The 8th has become a proper golf hole again.  It looks different, better.  You can see its lovely, subtle shape and most of us will still have more than enough trouble getting a par four.  Harry Colt, who designed the original, might even give a satisfied smile of recognition.

The offending gorse bushes, they that no longer have to be feared, that are no more, were just in the wrong place, plonk in front of the tee at a perfect length for the shorter hitters.  It wasn’t their fault that someone, at some time, thought they were a good idea.  Off to the side, right or left, no problem but where they were, in the middle, lots of players could hit their No 1 stonker and where would it end?  Unplayable, in amongst the prickles.  There was no viable alternative route and that, no matter which golf architect you consult or erudite tome you read, is an absolute no no.  You’ve got to give players, whatever their skill level, a route to the hole.

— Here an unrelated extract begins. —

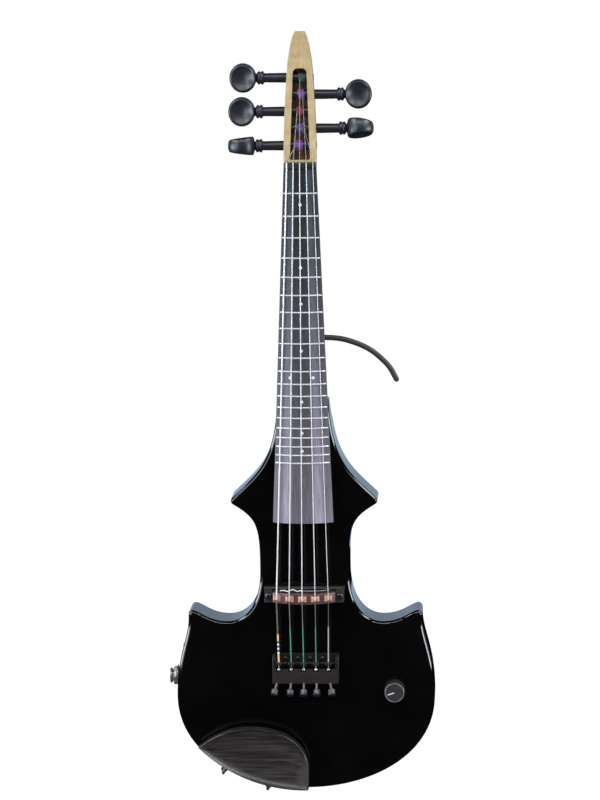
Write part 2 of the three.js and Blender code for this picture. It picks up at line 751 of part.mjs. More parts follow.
// Bell-crank lever on the cross pin: an upright arm that holds the string, a long arm under the screw behind.
function leverGeometry(n) {
  const x = tailX(n);
  const { pinZ, pinHeight } = tail;
  const outline = polygon(
    [pinZ - 10.2, pinHeight - 1.9], [pinZ + 0.5, pinHeight - 2.5], [pinZ + 2.4, pinHeight - 1.4],
    [pinZ + 2.4, pinHeight + 2.6], [pinZ + 1.8, pinHeight + 4.2], [pinZ + 1.8, pinHeight + 6.2],
    [pinZ + 1.2, pinHeight + 6.7], [pinZ - 0.5, pinHeight + 6.7], [pinZ - 0.9, pinHeight + 6.2],
    [pinZ - 0.9, pinHeight + 3], [pinZ - 1.8, pinHeight + 2.1], [pinZ - 4, pinHeight - 0.6],
    [pinZ - 10.2, pinHeight - 0.7]);
  const plain = profile(outline, x - 2.1, x + 2.1, 1);
  return cut(plain, rod(at(x - 5, pinHeight, pinZ), at(x + 5, pinHeight, pinZ), 1 + gap, 12));
}

function tunerScrewGeometry(n) {
  const tip = at(tailX(n), tuner.tipHeight, tuner.tipZ);
  const end = tip.clone().addScaledVector(tunerDirection(n), 20);
  const { shaft, headFrom, headTo, head } = tuner;
  return turned([
    [0, 0], [shaft - 0.4, 0], [shaft, 0.6], [shaft, headFrom], [head - 0.8, headFrom + 0.4],
    [head, headFrom + 1.2], [head, headTo - 1.2], [head - 0.8, headTo - 0.2], [0, headTo],
  ], tip, end, 12);
}

function addTuners() {
  for (let n = 0; n < stringCount; n += 1) {
    addPart(`tuner_lever_${n + 1}`, leverGeometry(n), finish.blackMetal);
    addPart(`tuner_screw_${n + 1}`, tunerScrewGeometry(n), finish.blackMetal);
  }
}

// ---------------------------------------------------------------- electronics

function addVolumeControl() {
  const { x, z, knobRadius, knobTop } = volume;
  const canTop = cavity.floor - gap;
  const pot = join(
    rod(at(x, canTop - 10, z), at(x, canTop, z), 8, 20),
    rod(at(x, canTop - 1, z), at(x, body.thickness + 1, z), 3.8, 16),
    block(x - 5, x + 5, canTop - 9, canTop - 7.5, z - 12, z),
  );
  const shaftFrom = canTop - 4;
  const shaftHole = rod(at(x, shaftFrom - gap, z), at(x, 45, z), 3 + gap, 16);
  addPart('volume_pot', cut(pot, shaftHole), finish.steel);
  addPart('volume_shaft', rod(at(x, shaftFrom, z), at(x, 47, z), 3, 16), finish.steel);
  const knob = turned([
    [0, 0], [knobRadius, 0], [knobRadius, 8.6], [knobRadius - 1.2, 10.8],
    [knobRadius - 2.6, knobTop - body.thickness - 1.2], [0, knobTop - body.thickness - 1.2],
  ], at(x, body.thickness + 1.2, z), at(x, 60, z), 24);
  const bore = rod(at(x, body.thickness, z), at(x, 47 + gap, z), 3 + gap, 16);
  const bushingRoom = rod(at(x, body.thickness, z), at(x, body.thickness + 2, z), 5, 16);
  addPart('volume_knob', cut(knob, bore, bushingRoom), finish.plastic);
}

function addJack() {
  const { z, height, bore, barrel, outerEnd, innerEnd, flange, nut: ring } = jack;
  const axis = (x) => at(x, height, z);
  const blank = join(
    rod(axis(outerEnd), axis(innerEnd), barrel, 20),
    rod(axis(outerEnd), axis(outerEnd + flange.thickness), flange.radius, 20),
  );
  const socket = rod(axis(outerEnd - 1), axis(innerEnd - 2), bore, 24);
  addPart('output_jack', cut(blank, socket), finish.blackMetal);
  const hexagon = rod(axis(ring.from), axis(ring.to), ring.radius, 6);
  const nutBore = rod(axis(ring.from - 1), axis(ring.to + 1), barrel + gap, 20);
  addPart('jack_nut', cut(hexagon, nutBore), finish.blackMetal);
}

// Small plate let into the bass-side rim above the jack; its pocket is the same block, a little larger.
function sidePlateBlock(growth) {
  const { x, z, length, width, thickness, tilt } = sidePlate;
  const geometry = new THREE.BoxGeometry(thickness + 2 * growth, width + 2 * growth, length + 2 * growth);
  geometry.rotateY(tilt);
  geometry.translate(x, -body.thickness / 2, z);
  return geometry;
}

function addSidePlate() {
  addPart('side_plate', sidePlateBlock(0), finish.blackMetal);
}

// A 9 volt battery with its two terminals, and a small circuit board with two components.
function addBatteryAndPreamp() {
  const battery = join(
    block(39.5, 56.5, 3, 29, -102.5, -56),
    block(42, 45, 6, 12, -56.5, -53.8),
    block(42, 45, 18, 24, -56.5, -53.8),
  );
  addPart('battery', battery, finish.batteryCase);
  const preamp = join(
    block(58.5, 78.5, 14, 15.6, -102, -87.4),
    block(62, 70, 15, 18.4, -99, -92),
    block(72, 76, 15, 19.5, -98, -94),
  );
  addPart('preamp_board', preamp, finish.circuit);
}

// ---------------------------------------------------------------- chinrest and its clamp

function chinrestOutline() {
  const shape = new THREE.Shape();
  shape.moveTo(-82.4, -116.2);
  shape.bezierCurveTo(-71, -106.6, -58, -101, -43, -101);
  shape.bezierCurveTo(-17.5, -101, 2.6, -112, 2.6, -135);
  shape.lineTo(2, -149.7);
  shape.bezierCurveTo(-31, -150, -61, -137.5, -82.4, -116.2);
  return shape;
}

function addChinrest() {
  const { underside, top, dish } = chinrest;
  const radius = 62;
  const hollow = new THREE.SphereGeometry(1, 24, 14);
  hollow.scale(radius * 0.62, radius * 0.42, radius * 0.42);
  hollow.translate(-35, -(top - dish + radius * 0.42), -126.5);
  const cup = cut(plate(chinrestOutline(), underside, top, 1, 8, 1), hollow);
  const pad = plate(roundedBox(-54, -34, -139.5, -128, 3), body.thickness + 0.1, underside + 1, 0, 3);
  addPart('chinrest', join(cup, pad), finish.rosewood);
}

// Two bent legs under the cup, joined by a cross plate, that reach over the rim towards the back.
function addClamp() {
  const { rod: radius, posts, legHeight, barrel, barrelFrom, barrelTo, footBack } = clamp;
  const roots = clamp.roots.map((root) => at(root.x, legHeight, root.z));
  const legs = posts.flatMap((post, i) => [
    rod(roots[i], at(post.x, legHeight, post.z), radius, 10),
    rod(at(post.x, legHeight + 1, post.z), at(post.x, 20.5, post.z), radius, 10),
  ]);
  addPart('clamp_bracket', join(...legs, rod(roots[0], roots[1], radius, 10)), finish.steel);

  posts.forEach((post, i) => {
    const tube = rod(at(post.x, barrelFrom, post.z), at(post.x, barrelTo, post.z), barrel, 16);
    const bore = rod(at(post.x, barrelFrom - 1, post.z), at(post.x, barrelTo + 1, post.z), radius + gap, 16);
    addPart(`clamp_barrel_${i + 1}`, cut(tube, bore), finish.steel);
  });

  const footOutline = new THREE.Shape();
  footOutline.moveTo(-67.5, -142.3);
  footOutline.bezierCurveTo(-56, -150.3, -43, -154.4, -27, -155.2);
  footOutline.lineTo(-26, -140);
  footOutline.bezierCurveTo(-38, -140, -51, -135, -60, -128);
  const foot = plate(footOutline, footBack, -gap, 0, 6);
  const risers = posts.map((post) => rod(at(post.x, -2, post.z), at(post.x, 17.5, post.z), radius, 10));
  addPart('clamp_foot', join(foot, ...risers), finish.steel);
}

// ---------------------------------------------------------------- curved arm behind the neck

function addSupportArm() {
  const { radius, height, neckZ } = arm;
  const route = [
    at(-6, height, neckZ), at(23, height, neckZ), at(39, height, neckZ - 3.5),
    at(52.7, height, neckZ - 10.2), at(64.9, height, neckZ - 21.3), at(72.2, height, neckZ - 33.6),
  ];
  const path = new THREE.CatmullRomCurve3(route, false, 'centripetal');
  const options = { steps: 16, extrudePath: path, curveSegments: 4 };
  addPart('support_arm', new THREE.ExtrudeGeometry(circle(radius), options), finish.rubber);
  const grip = block(-10, 10, height - 4.5, height + 4, neckZ - 7, neckZ + 7);
  const bore = rod(at(-7, height, neckZ), at(12, height, neckZ), radius + gap, 16);
  addPart('arm_bracket', cut(grip, bore), finish.blackMetal);
}

addBody();
addCavityCover();
addBackScrews();
addNeck();
addFingerboard();
addNut();
addPegs();
addStrings();
addBridge();
addBridgeBar();
addSaddles();
addPickupLead();
addTailpiece();
addTuners();
addVolumeControl();
addJack();
addSidePlate();
addBatteryAndPreamp();
addChinrest();
addClamp();
addSupportArm();

export default model;
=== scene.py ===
from math import asin, atan, cos, hypot, pi, radians, sin, sqrt

import bmesh
import bpy
from mathutils import Matrix, Quaternion, Vector


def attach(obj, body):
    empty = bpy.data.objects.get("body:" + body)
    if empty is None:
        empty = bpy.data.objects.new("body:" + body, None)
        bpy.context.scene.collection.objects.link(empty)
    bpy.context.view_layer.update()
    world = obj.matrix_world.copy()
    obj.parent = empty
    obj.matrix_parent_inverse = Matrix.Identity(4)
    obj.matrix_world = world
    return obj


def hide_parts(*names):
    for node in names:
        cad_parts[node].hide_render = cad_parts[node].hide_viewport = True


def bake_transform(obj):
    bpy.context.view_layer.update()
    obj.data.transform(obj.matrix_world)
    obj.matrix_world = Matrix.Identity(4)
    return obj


# Five-string fretted electric violin. Lengths are millimetres and angles degrees, unless a comment says
# otherwise; lights and the camera are in metres.
# "Height" is the distance in front of the back plane, which is -Y; Z runs along the neck to the head.

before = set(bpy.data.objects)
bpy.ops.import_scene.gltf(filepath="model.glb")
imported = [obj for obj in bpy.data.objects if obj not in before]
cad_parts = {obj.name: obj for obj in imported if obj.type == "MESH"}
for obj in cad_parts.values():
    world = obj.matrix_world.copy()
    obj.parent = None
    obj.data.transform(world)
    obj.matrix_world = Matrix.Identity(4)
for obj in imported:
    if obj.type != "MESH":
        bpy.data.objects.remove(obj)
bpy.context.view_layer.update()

# ---------------- driving dimensions

SCALE_LENGTH = 327.1
COMPENSATION = 2.2
FRETS = 20
DOTTED_FRETS = (2, 5, 7, 10, 14, 17, 19)
THICKNESS = 38
EDGE = 3
CROWN = 42

BOARD = {"end": 58.4, "half": (12.45, 23.05), "top": (45.6, 57.3), "thickness": 4.4}
PEGBOX = {"start": 333.9, "front": 42, "slope": 0.125, "slot_top": 402.9, "tip": 429.7}
PEGS = [
    # side, level, turn of the head, extra reach, where the string arrives, ends of the winding, colour of
    # its silk (linear red, green, blue)
    (-1, 344.1, 90, 0.6, -3.6, (-4.3, 1.9), (0.22, 0.09, 0.36)),
    (-1, 369.7, 0, 0.3, -2.2, (-2.9, 3.1), (0.24, 0.03, 0.05)),
    (-1, 395.0, 0, -0.7, 0, (-1.3, 3.7), (0.06, 0.095, 0.075)),
    (1, 382.4, 0, 0.0, 2.0, (-1.7, 3.1), (0.26, 0.12, 0.40)),
    (1, 356.9, 74, 1.3, 3.6, (-2.5, 4.3), (0.13, 0.08, 0.28)),
]
STRING_RADII = (0.54, 0.44, 0.4, 0.35, 0.22)
STRING_OVER_NUT = 47.5
STRING_OVER_BRIDGE = 64
WINDING_RADIUS = 4.02
STRING_BAND = {"nut": 4.95, "bridge": 9.9, "tail": 9.5, "shift": -0.8}
SILK_START = -21.5
TAIL_END = (50.6, -49.9)
BRIDGE = {"half": 31.3, "from": -5, "to": 7, "plate": 42.8, "screw": 27.2, "bar": 24.1}
TAIL = {"left": -24.8, "right": 26, "from": -66.9, "to": -45.2, "plate": 41.6, "top": 51.2, "wall": 2.5,
        "lid": -55.5}
PIN = (45.4, -52)
TUNER = {"tilt": 35, "fan": (-0.21, -0.05, 0, 0.03, 0.16), "tip": (45.6, -60.2)}
KNOB = {"x": 68.6, "z": -74, "radius": 8, "top": 51}
JACK = {"height": 19, "z": -67}
CAVITY = (38, 80, -104, -51.5)
LEAD_HOLE = (19.5, 5.7)
RIM_PLATE = {"x": -94.1, "z": -41.9, "tilt": 0.25, "thickness": 1.2}
CLAMP_POSTS = ((-64.4, -139.5), (-30.1, -152.2))
CLAMP_ROOTS = ((-58.6, -125.5), (-27.6, -126))
ARM_LEVEL = 196.9
EDGE_PANEL = (1.4, 0.6)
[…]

A clear view of the 8th with the gorse bushes gone, unmourned and soon forgotten.

Everybody sees things differently and there are lots of people who hate winter golf.  As long as I’m well wrapped up I love it.  It reminds me of growing up at the seaside and playing a fast, hard-running course, keeping the ball low, pitching and running and using a putter from all over the place.  You learn that the vagaries and irritations of the bounce are an integral part of the game, not a random source of annoyance.  And, as a putter with a longstanding ropey stroke, bad greens with lots of lumps and bumps tend to suit me.

Also, when it comes to foursomes, when it’s your partner who has to get you out of trouble, it helps to have a Bev on your side, a 4-handicapper who can come back from two weeks off, including a skiing holiday and make the game look so ridiculously easy that you wonder why you make it look so ridiculously difficult.